“Her şey ben yaşarken oldu, bunu bilsin insanlar/Ben yaşarken koptu tufan/Yeni baştan yaratıldı kainat/Her şeyi gördüm içim rahat...”
 
Farkına varalım ya da varmayalım her şey biz yaşarken oluyor! 
 
Genelkurmay eski Başkanı Işık Koşaner‘in “itiraf” diye nitelendirilen fakat bence “Başarısızlığı gizleme çabası” olan ses kayıtlarını dinlediğimde zihnim 4-5 yıl gerilere gitti.
 
2007 Haziran’ında bir yazı yazmıştım ve o yazı üzerine adeta başıma gelmedik kalmamıştı.
 
Işık Koşaner’in söylediklerini bundan 4-5 yıl önce ben yazdığımda “linç edilmem için bütün deliller eldeydi ve bir anda nefretleri kazanmıştım.” 
 
Bu arada cep telefonu numaram subayların bana telefonda rahatlıkla küfretmesi için internette yayınlandı...
 
“Erlerimiz savaşıyor, subaylarımız nerede” başlıklı yazımda PKK ile savaşta bir mücadele planının olmadığını...
 
Savaşın iki aylık eğitimli erlerle yapıldığını, bu yüzden çok şehit verildiğini...
 
Genelkurmay’ın ise iç siyasete, irticaya odaklanması ve hükümetleri devirme planları yapması yüzünden terörle mücadeleye odaklanmadığını vb. yazmıştım.
 
Vay sen bunu nasıl yazarsın?
 
Emin Çölaşan o zaman Hürriyet yazarıydı ve yazı günü olmamasına rağmen benim yazımı görünce hemen kalemine sarıldı ve saldırının işaret fişeğini ateşledi. ‘Saldırın’ dedi.
 
Ergenekon sanığı Kemal Kerinçsiz bazı şehit ailelerini toplayarak gazete binasının önüne geldi gazete binasını ablukaya aldı.
 
Aleyhime öyle bir psikolojik atmosfer oluşturuldu ki izine ayrılmak zorunda kaldım ve bir ay boyunca köşemden uzak kaldım.
 
İki vatandaş, ki birisi savcının söylediğine göre görevi bu tür yazılar hakkında dava açmak olan birisi, hakkımda savcılığa suç duyurusunda bulundu. 301’den yargılanmama ramak kaldı.
 
Yazıdan birkaç ay sonra sivil polisler gazeteye gelmişler ve savcının beni istediğini söylemişler.

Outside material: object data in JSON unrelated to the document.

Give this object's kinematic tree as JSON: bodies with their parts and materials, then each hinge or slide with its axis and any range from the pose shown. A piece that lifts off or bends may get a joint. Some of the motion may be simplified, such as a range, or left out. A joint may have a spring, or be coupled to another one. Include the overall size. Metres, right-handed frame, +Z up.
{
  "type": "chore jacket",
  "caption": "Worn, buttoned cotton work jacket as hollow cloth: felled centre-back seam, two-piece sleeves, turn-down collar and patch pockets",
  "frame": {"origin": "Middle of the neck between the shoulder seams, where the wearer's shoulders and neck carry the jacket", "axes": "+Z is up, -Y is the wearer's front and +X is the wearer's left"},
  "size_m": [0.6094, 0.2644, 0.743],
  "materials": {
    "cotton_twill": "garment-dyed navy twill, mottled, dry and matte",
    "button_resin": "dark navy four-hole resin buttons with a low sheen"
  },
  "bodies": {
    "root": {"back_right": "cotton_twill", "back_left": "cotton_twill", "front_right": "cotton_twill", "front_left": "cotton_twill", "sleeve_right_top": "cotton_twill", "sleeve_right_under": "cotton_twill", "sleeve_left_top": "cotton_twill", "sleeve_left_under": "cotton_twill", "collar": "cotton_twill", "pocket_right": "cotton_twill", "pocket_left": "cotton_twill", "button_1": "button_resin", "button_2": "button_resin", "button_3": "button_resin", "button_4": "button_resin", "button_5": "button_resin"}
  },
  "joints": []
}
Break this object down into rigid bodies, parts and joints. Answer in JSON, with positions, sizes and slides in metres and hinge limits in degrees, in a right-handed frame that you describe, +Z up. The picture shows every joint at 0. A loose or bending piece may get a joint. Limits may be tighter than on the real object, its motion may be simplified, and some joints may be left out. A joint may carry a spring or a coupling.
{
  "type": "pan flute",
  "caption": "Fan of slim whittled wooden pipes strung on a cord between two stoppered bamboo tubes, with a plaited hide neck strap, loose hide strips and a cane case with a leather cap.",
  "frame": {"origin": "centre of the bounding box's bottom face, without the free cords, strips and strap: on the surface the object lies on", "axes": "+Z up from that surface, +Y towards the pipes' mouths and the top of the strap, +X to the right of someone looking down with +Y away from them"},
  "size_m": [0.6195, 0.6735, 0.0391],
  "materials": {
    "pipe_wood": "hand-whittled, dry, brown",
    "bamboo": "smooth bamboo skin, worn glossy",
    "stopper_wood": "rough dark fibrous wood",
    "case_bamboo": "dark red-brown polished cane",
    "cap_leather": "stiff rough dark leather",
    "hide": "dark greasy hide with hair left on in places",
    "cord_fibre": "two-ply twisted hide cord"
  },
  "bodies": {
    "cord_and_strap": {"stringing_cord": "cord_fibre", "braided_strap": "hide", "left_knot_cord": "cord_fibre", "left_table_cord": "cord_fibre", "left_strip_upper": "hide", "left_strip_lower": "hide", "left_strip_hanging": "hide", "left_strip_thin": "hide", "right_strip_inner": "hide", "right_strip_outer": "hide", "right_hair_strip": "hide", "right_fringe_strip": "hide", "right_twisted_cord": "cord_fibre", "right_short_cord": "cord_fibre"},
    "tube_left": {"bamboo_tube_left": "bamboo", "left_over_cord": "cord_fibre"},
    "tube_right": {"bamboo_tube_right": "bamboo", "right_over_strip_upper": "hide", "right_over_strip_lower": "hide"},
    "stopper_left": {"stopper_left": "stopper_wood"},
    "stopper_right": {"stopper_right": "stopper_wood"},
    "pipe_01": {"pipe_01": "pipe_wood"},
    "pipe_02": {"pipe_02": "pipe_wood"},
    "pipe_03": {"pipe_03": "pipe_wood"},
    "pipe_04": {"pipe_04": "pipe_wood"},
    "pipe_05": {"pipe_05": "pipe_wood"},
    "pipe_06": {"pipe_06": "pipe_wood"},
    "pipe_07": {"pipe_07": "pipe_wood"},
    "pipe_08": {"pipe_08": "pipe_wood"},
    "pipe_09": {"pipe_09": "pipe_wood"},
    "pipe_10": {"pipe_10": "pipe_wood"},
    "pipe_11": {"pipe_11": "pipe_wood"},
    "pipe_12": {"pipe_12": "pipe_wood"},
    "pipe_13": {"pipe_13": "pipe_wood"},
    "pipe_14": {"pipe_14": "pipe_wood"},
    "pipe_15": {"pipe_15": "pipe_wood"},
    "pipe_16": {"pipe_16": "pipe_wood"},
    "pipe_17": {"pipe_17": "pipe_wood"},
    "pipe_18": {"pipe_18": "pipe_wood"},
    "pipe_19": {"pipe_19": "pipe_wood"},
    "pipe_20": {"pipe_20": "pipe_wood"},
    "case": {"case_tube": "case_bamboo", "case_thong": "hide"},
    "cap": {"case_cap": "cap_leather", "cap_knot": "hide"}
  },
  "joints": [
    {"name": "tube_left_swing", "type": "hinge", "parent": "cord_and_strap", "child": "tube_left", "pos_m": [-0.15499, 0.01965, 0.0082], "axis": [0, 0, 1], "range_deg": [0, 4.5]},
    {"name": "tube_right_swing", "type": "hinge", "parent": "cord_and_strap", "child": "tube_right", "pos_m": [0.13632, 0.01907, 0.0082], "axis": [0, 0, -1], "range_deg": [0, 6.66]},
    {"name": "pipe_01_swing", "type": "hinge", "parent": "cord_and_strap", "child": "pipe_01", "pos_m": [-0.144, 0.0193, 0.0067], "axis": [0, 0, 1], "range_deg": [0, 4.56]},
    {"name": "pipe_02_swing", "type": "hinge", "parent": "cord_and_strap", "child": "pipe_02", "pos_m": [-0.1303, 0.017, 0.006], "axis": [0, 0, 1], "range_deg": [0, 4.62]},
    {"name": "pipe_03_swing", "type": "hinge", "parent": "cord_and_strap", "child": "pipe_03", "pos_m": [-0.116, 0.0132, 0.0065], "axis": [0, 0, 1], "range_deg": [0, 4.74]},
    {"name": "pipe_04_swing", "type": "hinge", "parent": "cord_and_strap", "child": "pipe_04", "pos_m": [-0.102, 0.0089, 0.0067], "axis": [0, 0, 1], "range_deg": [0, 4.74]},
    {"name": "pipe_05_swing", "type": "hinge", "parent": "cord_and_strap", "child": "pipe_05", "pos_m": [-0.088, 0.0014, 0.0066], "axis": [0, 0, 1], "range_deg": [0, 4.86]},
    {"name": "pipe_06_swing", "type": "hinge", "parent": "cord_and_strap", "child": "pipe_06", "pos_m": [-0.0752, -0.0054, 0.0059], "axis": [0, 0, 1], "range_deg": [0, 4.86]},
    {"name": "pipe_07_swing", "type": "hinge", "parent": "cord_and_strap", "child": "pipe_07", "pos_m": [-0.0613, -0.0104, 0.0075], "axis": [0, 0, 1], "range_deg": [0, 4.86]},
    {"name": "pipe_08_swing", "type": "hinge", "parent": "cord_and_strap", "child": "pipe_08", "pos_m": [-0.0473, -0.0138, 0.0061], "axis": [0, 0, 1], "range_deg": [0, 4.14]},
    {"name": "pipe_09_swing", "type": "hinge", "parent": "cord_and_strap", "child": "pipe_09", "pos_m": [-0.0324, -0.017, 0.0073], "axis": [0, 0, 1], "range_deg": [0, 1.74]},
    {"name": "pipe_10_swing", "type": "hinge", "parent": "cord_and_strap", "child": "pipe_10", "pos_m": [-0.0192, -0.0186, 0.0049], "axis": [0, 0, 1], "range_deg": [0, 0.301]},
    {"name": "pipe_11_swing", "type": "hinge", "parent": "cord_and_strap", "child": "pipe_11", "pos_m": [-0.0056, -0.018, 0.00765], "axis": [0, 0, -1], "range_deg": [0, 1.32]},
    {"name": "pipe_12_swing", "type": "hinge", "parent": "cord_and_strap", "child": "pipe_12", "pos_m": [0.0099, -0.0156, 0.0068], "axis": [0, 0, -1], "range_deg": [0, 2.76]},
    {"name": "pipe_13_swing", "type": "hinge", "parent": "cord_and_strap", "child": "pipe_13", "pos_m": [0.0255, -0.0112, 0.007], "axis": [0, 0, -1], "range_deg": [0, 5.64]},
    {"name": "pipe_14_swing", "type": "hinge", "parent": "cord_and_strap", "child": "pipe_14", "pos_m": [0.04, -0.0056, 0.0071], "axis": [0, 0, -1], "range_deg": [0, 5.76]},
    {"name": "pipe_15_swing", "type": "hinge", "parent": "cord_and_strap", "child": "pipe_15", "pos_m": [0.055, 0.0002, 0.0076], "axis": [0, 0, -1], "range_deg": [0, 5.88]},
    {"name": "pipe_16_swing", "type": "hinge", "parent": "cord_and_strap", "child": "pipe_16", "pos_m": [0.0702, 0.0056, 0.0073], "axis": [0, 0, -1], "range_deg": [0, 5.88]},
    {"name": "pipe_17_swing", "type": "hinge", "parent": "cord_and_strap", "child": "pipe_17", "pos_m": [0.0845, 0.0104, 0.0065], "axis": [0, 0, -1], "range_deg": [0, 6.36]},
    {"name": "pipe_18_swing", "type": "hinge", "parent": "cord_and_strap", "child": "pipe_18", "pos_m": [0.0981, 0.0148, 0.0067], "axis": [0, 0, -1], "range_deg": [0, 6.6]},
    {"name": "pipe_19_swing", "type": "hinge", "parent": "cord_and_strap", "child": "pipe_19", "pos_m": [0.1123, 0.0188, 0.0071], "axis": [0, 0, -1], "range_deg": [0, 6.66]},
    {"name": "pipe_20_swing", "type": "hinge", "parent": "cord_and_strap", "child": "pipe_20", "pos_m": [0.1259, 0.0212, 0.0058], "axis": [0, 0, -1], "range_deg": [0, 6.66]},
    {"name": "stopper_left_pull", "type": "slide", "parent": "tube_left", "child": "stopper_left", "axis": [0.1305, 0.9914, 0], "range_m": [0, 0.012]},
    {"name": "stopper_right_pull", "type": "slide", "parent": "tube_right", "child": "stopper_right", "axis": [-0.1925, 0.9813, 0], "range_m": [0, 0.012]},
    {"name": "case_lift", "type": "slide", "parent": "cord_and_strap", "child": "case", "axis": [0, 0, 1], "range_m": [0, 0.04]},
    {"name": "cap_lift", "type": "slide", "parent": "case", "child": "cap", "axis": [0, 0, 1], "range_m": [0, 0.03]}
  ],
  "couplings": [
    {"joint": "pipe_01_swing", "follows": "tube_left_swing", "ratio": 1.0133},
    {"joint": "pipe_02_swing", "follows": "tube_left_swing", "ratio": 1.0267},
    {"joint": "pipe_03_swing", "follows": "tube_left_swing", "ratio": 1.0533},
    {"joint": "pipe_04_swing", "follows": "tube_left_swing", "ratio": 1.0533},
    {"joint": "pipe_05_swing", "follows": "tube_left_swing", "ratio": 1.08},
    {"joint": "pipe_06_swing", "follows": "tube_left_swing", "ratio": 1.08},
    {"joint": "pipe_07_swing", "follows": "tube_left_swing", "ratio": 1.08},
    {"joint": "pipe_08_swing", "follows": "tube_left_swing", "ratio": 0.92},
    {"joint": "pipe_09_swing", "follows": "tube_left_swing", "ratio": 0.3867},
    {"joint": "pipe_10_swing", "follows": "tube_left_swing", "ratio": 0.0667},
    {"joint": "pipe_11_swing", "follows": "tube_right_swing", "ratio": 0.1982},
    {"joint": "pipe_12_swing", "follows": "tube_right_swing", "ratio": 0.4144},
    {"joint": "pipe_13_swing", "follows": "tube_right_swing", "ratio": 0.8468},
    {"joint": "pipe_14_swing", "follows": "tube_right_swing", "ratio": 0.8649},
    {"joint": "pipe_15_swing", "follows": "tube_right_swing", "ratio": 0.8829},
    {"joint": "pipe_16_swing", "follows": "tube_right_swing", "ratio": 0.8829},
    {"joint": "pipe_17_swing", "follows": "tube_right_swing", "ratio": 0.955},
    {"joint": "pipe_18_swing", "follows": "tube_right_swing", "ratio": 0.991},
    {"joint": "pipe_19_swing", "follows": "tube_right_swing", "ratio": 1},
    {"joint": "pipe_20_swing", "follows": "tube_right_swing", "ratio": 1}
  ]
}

O sırada gazetede değildim. Çağrı üzerine gazeteye gittim, polisler “Yakalandı” diye zabıt tuttular. Dedim ki “Siz yakalamadınız, ben kendim geldim.” Dediler “prosedür böyle.” İşte tam da bu noktada gayret ettim ve sövdüm, bu da geçti polis kayıtlarına...
 
Savcı tam da beni tutuklamaya hazırlanıyordu ki avukatım “dava açma süresinin bir hafta geçtiğini” fark etti.Meğer savcının aceleyle gazeteye polis göndermesinin sebebi de buymuş!
 
Adliye binasından ayrıldım, kendimi Florya sahillerine attım. Sahilde yürürken telefonum çaldı. Cumhuriyet Gazetesi’nden bir muhabir arıyordu “Tutuklanmışsınız” dedi. “Hayır” dedim: “Tutuklanmadım.”
 
Bu arada cep telefonu numaram subayların bana küfretmesi için yayınlandı...
 
Neyse...
 
Geçti o kara günler, açıyor pembe güller.
 
O “Zor zamanda konuşamayan, yazamayan, çizemeyenler” bugün rahatlıkla yapıyorlar bu işleri. O gün “Her doğru her yerde söylenmez” sözü ile doğruları, gerçekleri, yanlışları söylemeyi manipüle etmeye çalışanlar bugün en hızlı anti militarist kesildiler!
 
Kendilerini tebrik ediyorum. “Good timing” denilen işi iyi yapıyorlar. Benim yaptığım ise “bad timing”di ve cezalandırılmam gerekiyordu!